* **Work to complete**
Below are several records. Retype exactly those lines running from the one with "Turn this picture" through the one with "FINGER_DENT_LENGTH = 13 * MM", end lines included, and no others.

* **Source material**
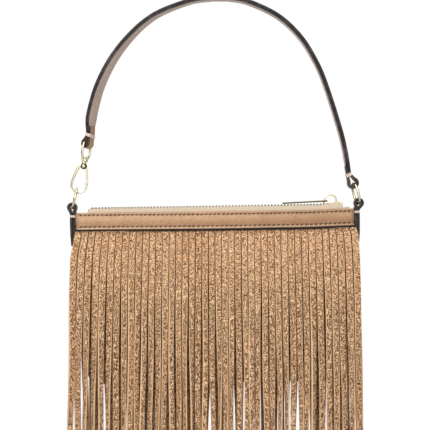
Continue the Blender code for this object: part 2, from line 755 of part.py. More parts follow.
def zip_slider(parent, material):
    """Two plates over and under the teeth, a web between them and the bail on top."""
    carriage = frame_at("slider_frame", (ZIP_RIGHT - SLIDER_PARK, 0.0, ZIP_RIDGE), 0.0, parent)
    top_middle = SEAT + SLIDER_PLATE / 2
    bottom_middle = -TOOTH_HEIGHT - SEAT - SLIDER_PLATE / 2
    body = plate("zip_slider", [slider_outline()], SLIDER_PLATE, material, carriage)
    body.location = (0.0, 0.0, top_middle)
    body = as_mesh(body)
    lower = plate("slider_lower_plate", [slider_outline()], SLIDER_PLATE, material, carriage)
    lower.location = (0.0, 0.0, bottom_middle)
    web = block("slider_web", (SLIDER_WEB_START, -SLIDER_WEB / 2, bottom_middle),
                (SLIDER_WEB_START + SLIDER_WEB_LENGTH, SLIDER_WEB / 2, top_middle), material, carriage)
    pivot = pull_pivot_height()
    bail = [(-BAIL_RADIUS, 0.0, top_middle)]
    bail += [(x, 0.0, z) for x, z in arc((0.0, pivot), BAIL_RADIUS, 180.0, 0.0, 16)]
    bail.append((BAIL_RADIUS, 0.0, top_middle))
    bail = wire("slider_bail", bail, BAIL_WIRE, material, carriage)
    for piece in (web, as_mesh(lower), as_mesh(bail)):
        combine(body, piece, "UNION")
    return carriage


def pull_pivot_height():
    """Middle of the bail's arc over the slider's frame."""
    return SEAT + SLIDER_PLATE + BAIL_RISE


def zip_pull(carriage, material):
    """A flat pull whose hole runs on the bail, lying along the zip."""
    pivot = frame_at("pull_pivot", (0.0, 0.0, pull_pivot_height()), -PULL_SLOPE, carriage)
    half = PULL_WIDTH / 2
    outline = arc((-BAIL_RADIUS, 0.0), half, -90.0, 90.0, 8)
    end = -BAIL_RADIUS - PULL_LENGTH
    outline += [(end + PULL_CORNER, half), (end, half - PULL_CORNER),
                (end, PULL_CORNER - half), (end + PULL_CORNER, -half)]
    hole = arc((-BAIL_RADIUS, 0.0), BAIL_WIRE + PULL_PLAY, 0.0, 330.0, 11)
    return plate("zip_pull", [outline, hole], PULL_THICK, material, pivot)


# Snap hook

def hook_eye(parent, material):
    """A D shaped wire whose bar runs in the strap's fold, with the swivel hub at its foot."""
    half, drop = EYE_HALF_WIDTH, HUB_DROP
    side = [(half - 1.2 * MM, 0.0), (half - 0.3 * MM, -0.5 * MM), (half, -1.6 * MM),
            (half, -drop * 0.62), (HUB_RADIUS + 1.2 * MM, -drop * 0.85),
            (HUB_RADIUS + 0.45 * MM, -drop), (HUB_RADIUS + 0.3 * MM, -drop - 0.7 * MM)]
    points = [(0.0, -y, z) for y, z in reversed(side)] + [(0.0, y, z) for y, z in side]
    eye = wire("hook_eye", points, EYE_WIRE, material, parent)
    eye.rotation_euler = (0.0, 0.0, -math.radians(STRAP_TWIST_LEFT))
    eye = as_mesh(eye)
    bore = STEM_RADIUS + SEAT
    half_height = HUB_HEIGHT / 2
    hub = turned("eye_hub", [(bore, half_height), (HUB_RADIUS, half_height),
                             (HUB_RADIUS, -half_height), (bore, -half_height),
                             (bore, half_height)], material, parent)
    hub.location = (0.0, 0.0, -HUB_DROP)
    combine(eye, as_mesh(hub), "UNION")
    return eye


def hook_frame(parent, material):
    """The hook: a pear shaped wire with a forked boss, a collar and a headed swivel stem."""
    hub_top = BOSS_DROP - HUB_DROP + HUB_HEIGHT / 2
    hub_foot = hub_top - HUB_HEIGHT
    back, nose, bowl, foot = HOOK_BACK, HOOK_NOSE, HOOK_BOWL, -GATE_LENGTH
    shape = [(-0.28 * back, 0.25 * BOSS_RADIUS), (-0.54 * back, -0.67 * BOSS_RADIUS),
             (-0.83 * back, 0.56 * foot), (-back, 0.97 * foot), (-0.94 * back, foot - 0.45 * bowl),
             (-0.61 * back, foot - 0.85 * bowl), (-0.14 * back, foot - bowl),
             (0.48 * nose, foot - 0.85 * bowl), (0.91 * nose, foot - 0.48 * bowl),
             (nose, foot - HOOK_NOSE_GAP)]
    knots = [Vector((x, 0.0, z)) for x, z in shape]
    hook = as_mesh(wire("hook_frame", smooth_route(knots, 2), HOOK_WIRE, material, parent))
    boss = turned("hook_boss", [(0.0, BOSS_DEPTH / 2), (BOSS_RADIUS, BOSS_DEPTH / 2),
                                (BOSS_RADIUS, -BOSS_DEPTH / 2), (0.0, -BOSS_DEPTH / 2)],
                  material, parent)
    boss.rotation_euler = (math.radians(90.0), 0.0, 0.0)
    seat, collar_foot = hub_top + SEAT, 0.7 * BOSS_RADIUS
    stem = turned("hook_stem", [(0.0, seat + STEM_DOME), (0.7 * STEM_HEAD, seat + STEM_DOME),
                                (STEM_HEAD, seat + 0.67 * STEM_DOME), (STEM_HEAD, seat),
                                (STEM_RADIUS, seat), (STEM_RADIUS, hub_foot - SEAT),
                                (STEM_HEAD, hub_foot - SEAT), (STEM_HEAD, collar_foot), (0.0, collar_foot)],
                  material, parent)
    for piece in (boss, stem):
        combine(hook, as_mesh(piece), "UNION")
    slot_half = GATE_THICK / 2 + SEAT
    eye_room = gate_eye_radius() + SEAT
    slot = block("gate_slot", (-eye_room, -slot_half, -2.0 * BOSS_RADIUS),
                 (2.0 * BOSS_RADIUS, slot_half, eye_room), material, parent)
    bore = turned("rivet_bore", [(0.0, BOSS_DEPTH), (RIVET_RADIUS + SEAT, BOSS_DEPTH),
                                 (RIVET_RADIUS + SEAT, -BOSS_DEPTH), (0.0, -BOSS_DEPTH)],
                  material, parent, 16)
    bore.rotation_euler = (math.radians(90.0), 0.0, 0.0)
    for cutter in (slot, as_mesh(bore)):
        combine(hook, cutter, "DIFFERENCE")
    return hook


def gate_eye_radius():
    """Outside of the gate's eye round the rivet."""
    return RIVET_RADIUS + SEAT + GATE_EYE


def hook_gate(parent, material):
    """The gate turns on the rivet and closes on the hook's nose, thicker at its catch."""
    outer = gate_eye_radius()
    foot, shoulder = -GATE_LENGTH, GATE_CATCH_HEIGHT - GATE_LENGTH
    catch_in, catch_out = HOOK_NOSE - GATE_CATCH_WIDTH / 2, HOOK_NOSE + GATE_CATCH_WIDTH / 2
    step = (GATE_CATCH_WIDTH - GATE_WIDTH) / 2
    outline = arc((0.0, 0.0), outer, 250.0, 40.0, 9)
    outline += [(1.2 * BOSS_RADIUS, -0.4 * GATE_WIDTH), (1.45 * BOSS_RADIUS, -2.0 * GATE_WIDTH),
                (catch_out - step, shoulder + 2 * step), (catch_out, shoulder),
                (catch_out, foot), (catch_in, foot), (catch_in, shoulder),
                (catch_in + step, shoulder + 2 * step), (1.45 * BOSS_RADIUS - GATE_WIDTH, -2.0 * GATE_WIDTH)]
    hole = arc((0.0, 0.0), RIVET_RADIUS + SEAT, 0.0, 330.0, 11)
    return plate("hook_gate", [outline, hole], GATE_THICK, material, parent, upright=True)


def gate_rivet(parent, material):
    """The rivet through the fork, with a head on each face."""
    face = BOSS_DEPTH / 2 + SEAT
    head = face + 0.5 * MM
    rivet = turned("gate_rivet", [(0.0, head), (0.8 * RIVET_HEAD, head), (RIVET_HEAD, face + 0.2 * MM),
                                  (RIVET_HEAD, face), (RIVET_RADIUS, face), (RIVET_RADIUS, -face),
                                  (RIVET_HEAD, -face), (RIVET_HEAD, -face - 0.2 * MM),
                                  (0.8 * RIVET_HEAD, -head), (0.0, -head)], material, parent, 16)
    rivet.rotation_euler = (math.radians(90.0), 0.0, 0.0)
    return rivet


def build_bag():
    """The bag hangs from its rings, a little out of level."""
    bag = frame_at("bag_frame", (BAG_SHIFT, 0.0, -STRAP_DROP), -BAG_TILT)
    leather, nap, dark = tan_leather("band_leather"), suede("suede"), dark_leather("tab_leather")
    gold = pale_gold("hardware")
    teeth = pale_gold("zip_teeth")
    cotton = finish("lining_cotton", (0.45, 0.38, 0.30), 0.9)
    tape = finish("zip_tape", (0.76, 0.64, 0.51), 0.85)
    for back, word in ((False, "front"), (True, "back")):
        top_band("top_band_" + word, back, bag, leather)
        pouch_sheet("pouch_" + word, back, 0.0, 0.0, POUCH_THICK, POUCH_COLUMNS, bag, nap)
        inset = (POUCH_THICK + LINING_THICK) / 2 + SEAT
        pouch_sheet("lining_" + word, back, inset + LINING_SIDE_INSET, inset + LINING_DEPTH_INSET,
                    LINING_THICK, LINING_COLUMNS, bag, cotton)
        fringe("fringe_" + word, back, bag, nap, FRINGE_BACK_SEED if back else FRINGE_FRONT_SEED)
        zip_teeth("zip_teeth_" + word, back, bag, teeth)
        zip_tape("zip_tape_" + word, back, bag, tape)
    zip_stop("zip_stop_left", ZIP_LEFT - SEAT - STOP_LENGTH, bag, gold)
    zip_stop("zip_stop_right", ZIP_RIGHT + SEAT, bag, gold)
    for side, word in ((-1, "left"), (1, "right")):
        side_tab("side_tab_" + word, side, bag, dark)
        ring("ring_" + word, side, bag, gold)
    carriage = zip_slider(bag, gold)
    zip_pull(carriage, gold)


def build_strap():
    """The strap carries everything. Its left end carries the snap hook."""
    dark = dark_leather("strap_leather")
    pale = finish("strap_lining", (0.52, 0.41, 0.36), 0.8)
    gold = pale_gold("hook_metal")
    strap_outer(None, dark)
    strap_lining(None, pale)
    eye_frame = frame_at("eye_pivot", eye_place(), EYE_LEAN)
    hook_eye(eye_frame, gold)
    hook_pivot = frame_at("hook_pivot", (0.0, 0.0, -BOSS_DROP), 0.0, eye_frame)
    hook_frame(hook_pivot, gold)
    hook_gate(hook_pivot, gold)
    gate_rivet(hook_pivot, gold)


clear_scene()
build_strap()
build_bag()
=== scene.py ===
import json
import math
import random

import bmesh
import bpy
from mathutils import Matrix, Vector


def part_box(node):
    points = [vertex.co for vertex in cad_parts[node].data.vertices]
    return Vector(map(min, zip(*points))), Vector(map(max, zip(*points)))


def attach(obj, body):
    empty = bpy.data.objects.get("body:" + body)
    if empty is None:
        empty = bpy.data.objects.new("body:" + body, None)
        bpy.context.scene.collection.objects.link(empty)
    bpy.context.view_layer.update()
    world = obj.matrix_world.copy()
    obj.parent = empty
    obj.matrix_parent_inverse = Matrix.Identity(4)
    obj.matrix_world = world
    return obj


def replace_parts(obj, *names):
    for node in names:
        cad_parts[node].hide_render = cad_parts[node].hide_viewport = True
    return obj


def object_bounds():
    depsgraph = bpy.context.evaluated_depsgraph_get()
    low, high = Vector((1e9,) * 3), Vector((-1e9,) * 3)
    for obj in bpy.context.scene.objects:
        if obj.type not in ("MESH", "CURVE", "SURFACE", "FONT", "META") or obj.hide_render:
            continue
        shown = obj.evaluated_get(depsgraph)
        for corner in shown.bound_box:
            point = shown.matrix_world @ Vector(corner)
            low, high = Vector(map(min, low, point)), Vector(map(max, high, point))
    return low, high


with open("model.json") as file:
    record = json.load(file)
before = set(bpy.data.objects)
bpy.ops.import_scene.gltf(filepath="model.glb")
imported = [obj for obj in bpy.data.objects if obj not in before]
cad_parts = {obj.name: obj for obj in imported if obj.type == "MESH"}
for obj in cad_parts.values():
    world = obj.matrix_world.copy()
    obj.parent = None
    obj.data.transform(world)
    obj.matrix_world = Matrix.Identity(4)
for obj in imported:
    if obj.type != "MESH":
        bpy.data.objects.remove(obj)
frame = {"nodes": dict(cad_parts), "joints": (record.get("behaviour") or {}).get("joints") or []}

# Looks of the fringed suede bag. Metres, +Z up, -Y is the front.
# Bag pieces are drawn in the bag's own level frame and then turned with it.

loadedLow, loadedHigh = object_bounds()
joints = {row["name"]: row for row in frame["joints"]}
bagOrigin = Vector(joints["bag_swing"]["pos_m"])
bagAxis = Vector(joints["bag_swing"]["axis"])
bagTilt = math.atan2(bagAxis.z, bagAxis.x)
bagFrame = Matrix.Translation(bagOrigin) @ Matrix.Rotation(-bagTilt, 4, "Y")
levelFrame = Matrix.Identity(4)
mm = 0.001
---
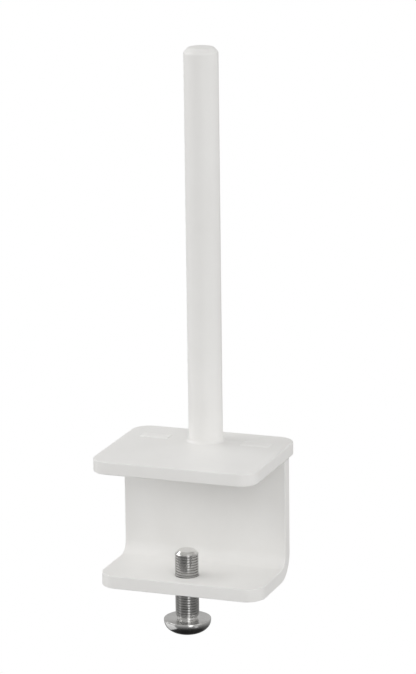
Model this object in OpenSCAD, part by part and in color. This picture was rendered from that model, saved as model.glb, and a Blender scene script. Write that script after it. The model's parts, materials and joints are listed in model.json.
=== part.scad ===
* * *
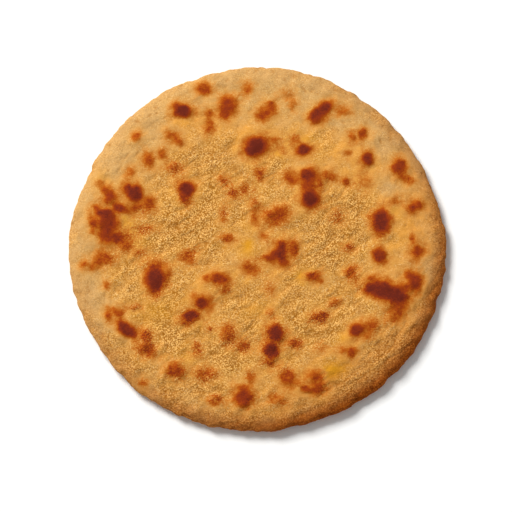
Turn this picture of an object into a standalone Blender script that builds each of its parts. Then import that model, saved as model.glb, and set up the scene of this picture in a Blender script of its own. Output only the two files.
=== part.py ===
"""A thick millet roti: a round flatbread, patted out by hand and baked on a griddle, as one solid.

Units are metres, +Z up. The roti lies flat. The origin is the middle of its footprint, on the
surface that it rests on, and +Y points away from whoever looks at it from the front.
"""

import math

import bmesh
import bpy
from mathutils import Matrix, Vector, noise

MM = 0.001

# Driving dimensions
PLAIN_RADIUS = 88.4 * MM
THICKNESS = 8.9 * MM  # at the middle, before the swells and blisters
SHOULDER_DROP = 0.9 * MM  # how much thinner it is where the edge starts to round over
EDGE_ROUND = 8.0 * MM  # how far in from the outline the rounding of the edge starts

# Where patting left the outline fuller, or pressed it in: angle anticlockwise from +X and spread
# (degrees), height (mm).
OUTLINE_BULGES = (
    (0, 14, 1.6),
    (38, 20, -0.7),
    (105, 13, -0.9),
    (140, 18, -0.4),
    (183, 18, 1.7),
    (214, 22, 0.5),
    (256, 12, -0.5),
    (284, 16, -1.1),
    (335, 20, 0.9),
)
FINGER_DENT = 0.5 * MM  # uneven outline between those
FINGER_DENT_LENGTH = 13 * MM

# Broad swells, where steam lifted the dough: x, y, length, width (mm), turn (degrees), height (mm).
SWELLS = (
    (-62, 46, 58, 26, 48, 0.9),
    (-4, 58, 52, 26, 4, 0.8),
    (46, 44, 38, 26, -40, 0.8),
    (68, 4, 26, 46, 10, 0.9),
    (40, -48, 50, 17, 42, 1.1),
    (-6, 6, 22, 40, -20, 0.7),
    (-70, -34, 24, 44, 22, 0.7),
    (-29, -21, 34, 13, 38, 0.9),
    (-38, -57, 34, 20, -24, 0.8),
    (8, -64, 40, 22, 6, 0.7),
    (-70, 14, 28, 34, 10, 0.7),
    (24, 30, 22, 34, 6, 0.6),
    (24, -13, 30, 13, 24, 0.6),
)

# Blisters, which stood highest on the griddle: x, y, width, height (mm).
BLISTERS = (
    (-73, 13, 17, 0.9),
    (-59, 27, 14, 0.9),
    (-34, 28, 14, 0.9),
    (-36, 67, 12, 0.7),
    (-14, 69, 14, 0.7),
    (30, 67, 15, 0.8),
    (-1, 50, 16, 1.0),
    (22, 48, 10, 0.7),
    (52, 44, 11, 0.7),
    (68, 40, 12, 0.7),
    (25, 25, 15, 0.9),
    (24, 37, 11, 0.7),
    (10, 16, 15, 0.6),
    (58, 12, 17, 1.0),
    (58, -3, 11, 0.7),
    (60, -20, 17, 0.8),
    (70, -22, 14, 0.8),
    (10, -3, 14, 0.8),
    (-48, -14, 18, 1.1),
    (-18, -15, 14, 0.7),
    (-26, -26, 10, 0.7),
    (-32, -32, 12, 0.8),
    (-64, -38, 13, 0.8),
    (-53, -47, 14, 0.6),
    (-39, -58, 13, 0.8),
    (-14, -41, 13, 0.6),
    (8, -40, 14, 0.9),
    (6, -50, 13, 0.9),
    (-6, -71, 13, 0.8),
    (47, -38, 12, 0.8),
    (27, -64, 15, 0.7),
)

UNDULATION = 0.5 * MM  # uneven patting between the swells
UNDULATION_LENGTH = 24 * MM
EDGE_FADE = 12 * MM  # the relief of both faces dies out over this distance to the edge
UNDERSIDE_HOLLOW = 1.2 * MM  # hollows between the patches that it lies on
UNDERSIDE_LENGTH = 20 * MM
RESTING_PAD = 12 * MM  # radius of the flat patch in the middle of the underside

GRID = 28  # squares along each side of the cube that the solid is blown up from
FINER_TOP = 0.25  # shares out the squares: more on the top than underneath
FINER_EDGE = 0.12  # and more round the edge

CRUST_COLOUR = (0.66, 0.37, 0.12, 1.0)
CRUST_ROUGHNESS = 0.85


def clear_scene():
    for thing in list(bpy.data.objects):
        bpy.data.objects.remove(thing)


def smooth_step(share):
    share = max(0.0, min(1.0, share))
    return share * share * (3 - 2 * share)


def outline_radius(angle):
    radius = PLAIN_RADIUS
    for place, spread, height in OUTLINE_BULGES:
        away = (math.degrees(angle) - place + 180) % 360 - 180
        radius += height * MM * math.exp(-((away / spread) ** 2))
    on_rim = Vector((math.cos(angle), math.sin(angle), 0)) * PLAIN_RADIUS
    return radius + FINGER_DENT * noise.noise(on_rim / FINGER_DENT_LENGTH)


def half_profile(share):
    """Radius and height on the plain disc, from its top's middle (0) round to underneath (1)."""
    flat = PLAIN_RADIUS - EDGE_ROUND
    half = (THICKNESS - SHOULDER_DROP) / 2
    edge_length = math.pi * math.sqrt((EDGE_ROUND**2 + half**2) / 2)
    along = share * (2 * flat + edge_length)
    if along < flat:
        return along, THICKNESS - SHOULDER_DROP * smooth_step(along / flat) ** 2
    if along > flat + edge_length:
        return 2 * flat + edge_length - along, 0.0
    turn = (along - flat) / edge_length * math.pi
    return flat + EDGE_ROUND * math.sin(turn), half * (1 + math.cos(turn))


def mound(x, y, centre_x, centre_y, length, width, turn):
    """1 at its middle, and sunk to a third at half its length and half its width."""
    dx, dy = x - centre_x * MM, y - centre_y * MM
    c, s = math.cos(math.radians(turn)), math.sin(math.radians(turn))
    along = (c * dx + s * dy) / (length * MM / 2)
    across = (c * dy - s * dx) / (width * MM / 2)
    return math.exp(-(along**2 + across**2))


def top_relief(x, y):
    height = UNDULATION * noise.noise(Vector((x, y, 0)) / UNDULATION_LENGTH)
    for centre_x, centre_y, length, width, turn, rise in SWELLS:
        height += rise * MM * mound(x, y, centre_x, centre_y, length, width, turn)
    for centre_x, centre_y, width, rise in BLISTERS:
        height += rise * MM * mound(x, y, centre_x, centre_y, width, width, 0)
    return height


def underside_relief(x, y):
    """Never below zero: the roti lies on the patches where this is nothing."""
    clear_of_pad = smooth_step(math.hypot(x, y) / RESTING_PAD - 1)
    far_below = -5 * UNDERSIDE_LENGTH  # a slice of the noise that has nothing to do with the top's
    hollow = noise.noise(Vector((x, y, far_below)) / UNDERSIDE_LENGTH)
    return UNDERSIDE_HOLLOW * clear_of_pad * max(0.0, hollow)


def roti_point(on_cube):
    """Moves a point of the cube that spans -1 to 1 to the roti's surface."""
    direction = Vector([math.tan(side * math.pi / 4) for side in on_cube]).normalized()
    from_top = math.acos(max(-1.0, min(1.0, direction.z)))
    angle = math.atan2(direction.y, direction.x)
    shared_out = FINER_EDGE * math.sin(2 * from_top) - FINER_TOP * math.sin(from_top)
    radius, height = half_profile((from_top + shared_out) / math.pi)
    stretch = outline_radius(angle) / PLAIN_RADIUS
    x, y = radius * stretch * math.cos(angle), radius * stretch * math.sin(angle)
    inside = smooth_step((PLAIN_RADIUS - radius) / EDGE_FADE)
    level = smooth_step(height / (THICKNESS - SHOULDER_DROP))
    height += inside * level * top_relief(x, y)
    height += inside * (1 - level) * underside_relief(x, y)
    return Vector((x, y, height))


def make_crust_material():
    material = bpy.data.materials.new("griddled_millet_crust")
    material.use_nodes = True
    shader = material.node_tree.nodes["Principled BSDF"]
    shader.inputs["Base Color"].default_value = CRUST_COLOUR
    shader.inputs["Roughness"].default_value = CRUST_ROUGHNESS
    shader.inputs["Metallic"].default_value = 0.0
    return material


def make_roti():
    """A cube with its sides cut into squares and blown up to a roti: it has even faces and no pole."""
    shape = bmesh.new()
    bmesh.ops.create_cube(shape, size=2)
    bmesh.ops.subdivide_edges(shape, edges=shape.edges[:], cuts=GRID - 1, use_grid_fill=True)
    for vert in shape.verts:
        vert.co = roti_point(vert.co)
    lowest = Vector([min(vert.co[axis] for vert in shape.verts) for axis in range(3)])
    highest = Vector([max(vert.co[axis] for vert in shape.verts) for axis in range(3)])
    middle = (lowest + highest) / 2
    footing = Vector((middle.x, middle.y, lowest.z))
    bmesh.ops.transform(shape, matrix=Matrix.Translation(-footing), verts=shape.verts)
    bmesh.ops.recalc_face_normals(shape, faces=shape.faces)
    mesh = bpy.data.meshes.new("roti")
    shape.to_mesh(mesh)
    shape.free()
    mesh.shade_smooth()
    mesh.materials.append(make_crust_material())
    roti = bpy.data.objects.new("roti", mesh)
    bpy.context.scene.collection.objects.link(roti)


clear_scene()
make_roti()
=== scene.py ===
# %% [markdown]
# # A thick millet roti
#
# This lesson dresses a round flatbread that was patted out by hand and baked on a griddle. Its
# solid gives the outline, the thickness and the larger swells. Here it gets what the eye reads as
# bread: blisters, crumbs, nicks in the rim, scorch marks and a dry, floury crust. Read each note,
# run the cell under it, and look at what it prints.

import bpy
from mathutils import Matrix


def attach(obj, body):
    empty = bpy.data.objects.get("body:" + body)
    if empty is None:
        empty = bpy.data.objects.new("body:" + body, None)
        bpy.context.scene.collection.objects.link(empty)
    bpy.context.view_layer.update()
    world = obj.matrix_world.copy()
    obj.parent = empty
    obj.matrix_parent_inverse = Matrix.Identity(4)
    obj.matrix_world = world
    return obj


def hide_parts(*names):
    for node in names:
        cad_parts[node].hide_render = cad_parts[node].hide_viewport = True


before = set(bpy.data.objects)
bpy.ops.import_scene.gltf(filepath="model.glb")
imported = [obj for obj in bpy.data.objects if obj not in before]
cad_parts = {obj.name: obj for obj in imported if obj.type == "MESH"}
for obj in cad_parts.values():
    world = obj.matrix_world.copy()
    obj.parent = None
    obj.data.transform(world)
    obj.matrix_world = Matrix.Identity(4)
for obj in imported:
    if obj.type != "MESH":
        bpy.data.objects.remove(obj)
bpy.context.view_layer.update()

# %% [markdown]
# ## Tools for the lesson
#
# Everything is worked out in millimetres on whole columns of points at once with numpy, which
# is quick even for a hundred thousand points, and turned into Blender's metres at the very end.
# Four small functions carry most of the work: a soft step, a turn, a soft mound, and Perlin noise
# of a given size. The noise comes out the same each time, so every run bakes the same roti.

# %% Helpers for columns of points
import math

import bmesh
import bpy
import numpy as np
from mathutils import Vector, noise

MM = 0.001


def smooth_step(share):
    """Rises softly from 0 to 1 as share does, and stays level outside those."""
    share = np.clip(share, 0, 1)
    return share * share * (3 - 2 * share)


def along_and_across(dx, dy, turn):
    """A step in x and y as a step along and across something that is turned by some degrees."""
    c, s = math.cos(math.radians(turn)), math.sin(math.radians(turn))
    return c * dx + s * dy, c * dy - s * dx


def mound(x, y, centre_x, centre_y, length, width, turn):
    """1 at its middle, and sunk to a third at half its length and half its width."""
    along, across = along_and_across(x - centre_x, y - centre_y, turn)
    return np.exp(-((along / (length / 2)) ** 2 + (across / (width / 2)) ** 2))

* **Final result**
Turn this picture of an object into a standalone Blender script that builds each of its parts. Then import that model, saved as model.glb, and set up the scene of this picture in a Blender script of its own. Output only the two files.
=== part.py ===
"""A thick millet roti: a round flatbread, patted out by hand and baked on a griddle, as one solid.

Units are metres, +Z up. The roti lies flat. The origin is the middle of its footprint, on the
surface that it rests on, and +Y points away from whoever looks at it from the front.
"""

import math

import bmesh
import bpy
from mathutils import Matrix, Vector, noise

MM = 0.001

# Driving dimensions
PLAIN_RADIUS = 88.4 * MM
THICKNESS = 8.9 * MM  # at the middle, before the swells and blisters
SHOULDER_DROP = 0.9 * MM  # how much thinner it is where the edge starts to round over
EDGE_ROUND = 8.0 * MM  # how far in from the outline the rounding of the edge starts

# Where patting left the outline fuller, or pressed it in: angle anticlockwise from +X and spread
# (degrees), height (mm).
OUTLINE_BULGES = (
    (0, 14, 1.6),
    (38, 20, -0.7),
    (105, 13, -0.9),
    (140, 18, -0.4),
    (183, 18, 1.7),
    (214, 22, 0.5),
    (256, 12, -0.5),
    (284, 16, -1.1),
    (335, 20, 0.9),
)
FINGER_DENT = 0.5 * MM  # uneven outline between those
FINGER_DENT_LENGTH = 13 * MM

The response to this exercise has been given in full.